3) Wo steht der Markt?
Die deutsche Wirtschaftskraft ist im letzten Quartal um 0,1 Prozent gestiegen - und damit stehen wir im Euroraum noch gut da. 2012 ist kein Jahr des amerikanischen Geschmacks. Auf den chinesischen Markt ist kein Verlass. Die Chateau wollen verkaufen - man sieht es an manchen Preisabschlägen. Aber wir Konsumenten wollen nicht kaufen. Nicht für -10 Prozent und auch nicht für -20 Prozent und wahrscheinlich nicht mal für weniger, denn was nichts kostet ist nichts wert, oder?! Der Referenzrahmen für die meisten Verbraucher ist immer noch der Jahrgang 2008 und 2012 gilt im Vergleich von vor vier Jahren nicht unbedingt als der bessere Jahrgang, jedenfalls hat er deutlich weniger Punkte eingefahren.
4) Wo stehen die Chateau?
Die Verbraucher orientieren sich an 2008 - hinsichtlich der Preise und der Punkte; die Chateau hinsichtlich des Prestige an 2009, hinsichtlich des Preises aber - und das klingt nur anfangs überraschend - auch an 2008. Der erste der beiden Jahrtausendjahrgänge gilt ihnen nicht als Ausreisser. Er ist ein neues Preisplateau, das verteidigt werden will. Das sieht man auch an den seltsamen Preisen für die Zweitweine der großen Chateau. Ist ein Petit Cheval so viel mehr wert als eine Petit Eglise, obwohl die den Wein des Jahres gemacht haben? Warum kostet ein Currades Lafite mehr als viele gute Paulliacs? Schaut man sich aber die Preise auf dem Sekundärmarkt an, dann wird deutlich, dass die Chateau den Jahrgang 2208 dann aber doch nicht vergessen haben. Ein Leville Barton 2008 kostet derzeit rund 55 Euro. Ein 2012er ebenfalls 55 Euro. Ein Pontet Canet 2012 kostet rund 8o Euro und damit genauso viel wie ein 2008er derzeit im Handel. Ein Calon Segur 2008 wird für rund 50 Euro gehandelt, ratet mal was der 2012er kostet?

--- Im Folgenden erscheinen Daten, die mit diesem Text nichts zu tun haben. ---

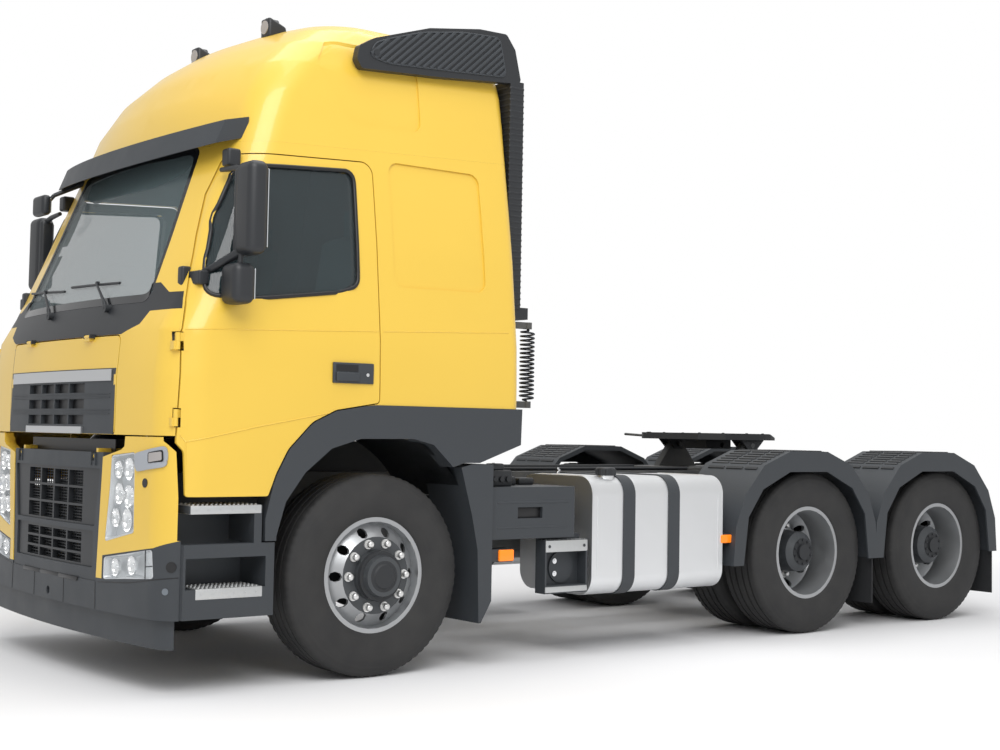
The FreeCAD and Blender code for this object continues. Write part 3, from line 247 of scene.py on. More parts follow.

5) Worüber beschweren wir uns eigentlich?
Wahrscheinlich darüber, dass Bordeaux insgesamt als zu teuer eingestuft wird. Damit die Preise aber bei den 1) Chateau 2) Negos 3) Händlern insgesamt runtergehen können, reicht eine Kampagne nicht aus. Und wir sollten uns auch fragen, ob wir daran ein Interesse haben. Denn nichts auf dieser Welt ist umsonst und drastische Preisverschiebungen haben auch ihren Preis.